Même lorsque le rendement des emprunts d'Etat est faible, les obligations de tout premier ordre ont tendance à bien se comporter quand les marchés d'actions enregistrent une correction.

La diversification à l'échelle mondiale
améliore le rendement corrigé des risques.

Le dernier trimestre 2018 n'y a pas fait exception, avec une performance de près de 4% pour l'indice Bloomberg Barclays en USD (obligations avec une note équivalente ou supérieure à Aa et une durée résiduelle comprise entre 5 et 7 ans). Cela a en partie compensé le repli de 16% des actions mondiales sur la même période. En 2019, les obligations de tout premier ordre ont poursuivi, jusqu’ici, sur leur bonne lancée, avec une performance de 1,1%.

Ne pas négliger les marchés émergents

Dans un premier temps, les obligations souveraines libellées en USD ont souffert lors de la correction intervenue en octobre 2018. Néanmoins, elles ont rebondi avec une longueur d'avance sur les actions. Depuis son point bas de la fin novembre, l'indice JP Morgan EMBI a rapporté 7% à ce jour.

Actions: la préférence nationale est une erreur

En général, la diversification à l'échelle mondiale améliore le rendement corrigé des risques. Depuis début 2018, cela est notamment le cas pour les investisseurs basés en Suisse et dans la zone euro.

Alors que l'Euro Stoxx 50 a cédé 5% et que le Swiss Market Index a grappillé 1%, les actions américaines ont rapporté 4,6%. De même, il y a de longues périodes pendant lesquelles une préférence pour les actions américaines aurait été préjudiciable aux investisseurs américains. Notamment entre 2002 et 2007 lorsque l'indice S&P 500 a rapporté 43%, contre 129% pour les actions des autres marchés développés.

La philosophie d'investissement a prouvé sa pertinence
lors de la récente période de volatilité.
Il vaut mieux se couvrir à un stade avancé du cycle

De nombreuses stratégies peuvent atténuer l'exposition d’un portefeuille à une baisse des marchés si elles viennent en remplacement d’une allocation en actions.

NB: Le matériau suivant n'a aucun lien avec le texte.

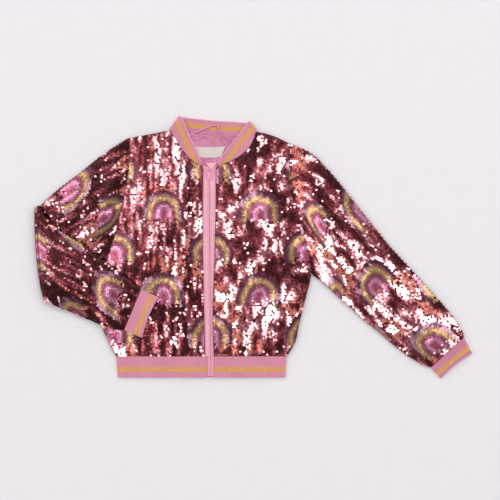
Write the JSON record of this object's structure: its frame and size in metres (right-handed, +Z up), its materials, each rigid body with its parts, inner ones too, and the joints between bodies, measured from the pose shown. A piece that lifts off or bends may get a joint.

Il est également possible d’envisager de recourir à une stratégie d'allocation systématique aux hedge funds ou à des obligations structurées qui acceptent un potentiel d'appréciation limité, en échange d'une protection à la baisse explicite.

Le rebond des marchés est l'occasion pour les investisseurs de réparer leur toit tant que le soleil brille. La philosophie d'investissement, qui repose sur une approche à long terme disciplinée et sur une diversification géographique et en termes de classes d'actifs, a prouvé sa pertinence lors de la récente période de volatilité.

En outre, même si les obligations de tout premier ordre ne semblent guère attrayantes d'un point de vue tactique, leur présence dans une allocation stratégique peut accélérer le redressement des portefeuilles après les accès d'aversion au risque.

Depuis 1945, un portefeuille composé de 60% d'actions et de 40% d'obligations n'a eu besoin, en moyenne, que de 16 mois pour regagner le terrain perdu depuis le sommet précédent, contre 26 mois pour un portefeuille exclusivement composé d'actions.